▶ **SOURCE EXCERPT**:
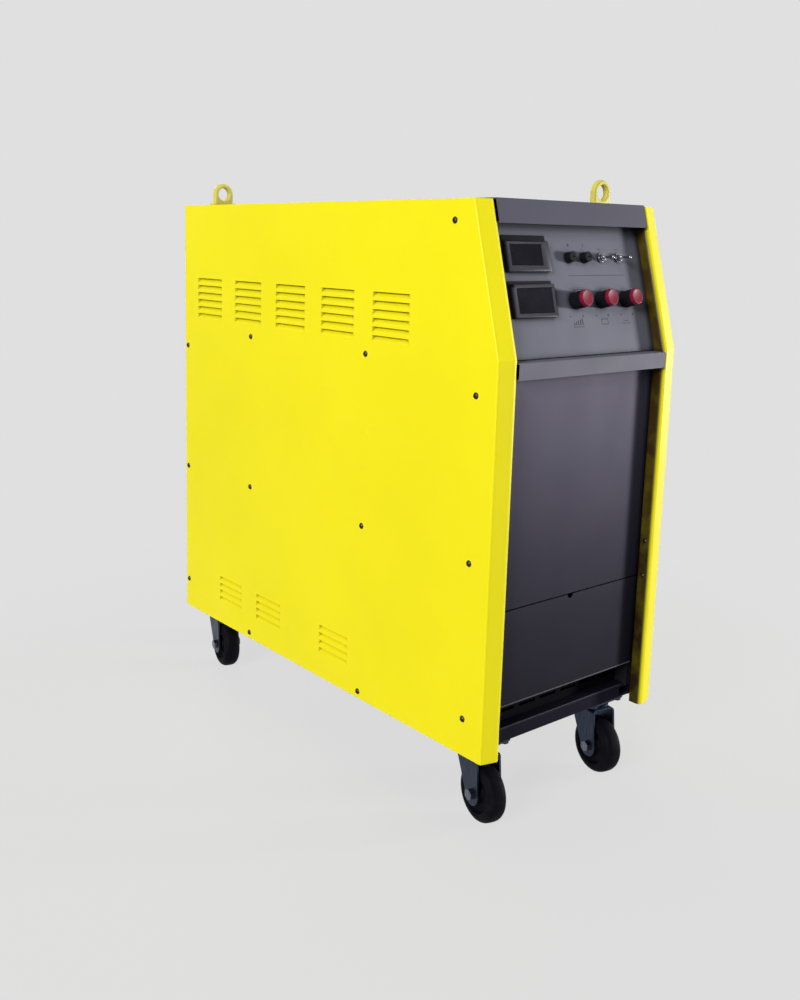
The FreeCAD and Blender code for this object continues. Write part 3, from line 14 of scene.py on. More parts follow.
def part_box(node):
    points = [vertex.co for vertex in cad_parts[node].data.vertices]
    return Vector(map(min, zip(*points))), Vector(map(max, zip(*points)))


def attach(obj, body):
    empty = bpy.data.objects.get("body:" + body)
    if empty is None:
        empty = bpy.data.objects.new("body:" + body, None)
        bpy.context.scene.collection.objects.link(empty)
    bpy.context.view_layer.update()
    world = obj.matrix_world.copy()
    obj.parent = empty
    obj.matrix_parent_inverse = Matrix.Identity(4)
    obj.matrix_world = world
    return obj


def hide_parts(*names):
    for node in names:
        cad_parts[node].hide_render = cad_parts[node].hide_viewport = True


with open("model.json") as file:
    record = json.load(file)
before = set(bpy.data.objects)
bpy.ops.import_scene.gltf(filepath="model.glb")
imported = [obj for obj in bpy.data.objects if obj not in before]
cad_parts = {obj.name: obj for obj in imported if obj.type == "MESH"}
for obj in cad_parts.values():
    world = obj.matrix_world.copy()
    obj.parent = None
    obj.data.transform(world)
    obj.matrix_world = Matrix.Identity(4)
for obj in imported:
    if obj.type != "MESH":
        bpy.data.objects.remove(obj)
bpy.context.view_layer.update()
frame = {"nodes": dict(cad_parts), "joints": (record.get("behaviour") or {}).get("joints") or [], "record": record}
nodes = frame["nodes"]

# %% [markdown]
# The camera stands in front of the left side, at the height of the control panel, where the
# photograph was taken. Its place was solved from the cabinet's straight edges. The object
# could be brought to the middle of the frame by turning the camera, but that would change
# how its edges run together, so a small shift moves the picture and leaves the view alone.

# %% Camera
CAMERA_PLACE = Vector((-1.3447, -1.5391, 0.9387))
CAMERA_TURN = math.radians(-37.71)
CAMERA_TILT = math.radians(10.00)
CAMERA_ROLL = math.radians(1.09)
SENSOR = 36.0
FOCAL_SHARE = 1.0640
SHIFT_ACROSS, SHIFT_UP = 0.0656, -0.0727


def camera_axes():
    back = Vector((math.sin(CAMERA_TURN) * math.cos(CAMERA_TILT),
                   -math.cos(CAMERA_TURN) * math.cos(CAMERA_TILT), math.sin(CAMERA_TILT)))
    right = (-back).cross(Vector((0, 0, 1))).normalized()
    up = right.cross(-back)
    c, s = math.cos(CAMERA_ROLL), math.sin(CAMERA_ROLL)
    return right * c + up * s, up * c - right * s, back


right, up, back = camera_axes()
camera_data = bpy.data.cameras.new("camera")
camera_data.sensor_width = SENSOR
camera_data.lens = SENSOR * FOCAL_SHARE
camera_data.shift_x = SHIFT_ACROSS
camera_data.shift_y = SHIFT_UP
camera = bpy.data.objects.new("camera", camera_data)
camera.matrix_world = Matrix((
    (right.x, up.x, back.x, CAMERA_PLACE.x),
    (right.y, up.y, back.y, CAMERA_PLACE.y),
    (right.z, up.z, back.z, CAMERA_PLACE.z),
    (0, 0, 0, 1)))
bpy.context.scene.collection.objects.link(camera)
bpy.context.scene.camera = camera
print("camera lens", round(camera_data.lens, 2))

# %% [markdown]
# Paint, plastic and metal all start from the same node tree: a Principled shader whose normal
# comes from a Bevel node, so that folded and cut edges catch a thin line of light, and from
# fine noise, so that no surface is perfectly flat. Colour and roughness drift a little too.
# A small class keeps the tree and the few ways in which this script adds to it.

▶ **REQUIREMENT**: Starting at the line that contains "if empty is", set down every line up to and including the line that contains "in imported if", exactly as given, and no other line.

▶ **COMPLETED EXERCISE**:
    if empty is None:
        empty = bpy.data.objects.new("body:" + body, None)
        bpy.context.scene.collection.objects.link(empty)
    bpy.context.view_layer.update()
    world = obj.matrix_world.copy()
    obj.parent = empty
    obj.matrix_parent_inverse = Matrix.Identity(4)
    obj.matrix_world = world
    return obj


def hide_parts(*names):
    for node in names:
        cad_parts[node].hide_render = cad_parts[node].hide_viewport = True


with open("model.json") as file:
    record = json.load(file)
before = set(bpy.data.objects)
bpy.ops.import_scene.gltf(filepath="model.glb")
imported = [obj for obj in bpy.data.objects if obj not in before]
cad_parts = {obj.name: obj for obj in imported if obj.type == "MESH"}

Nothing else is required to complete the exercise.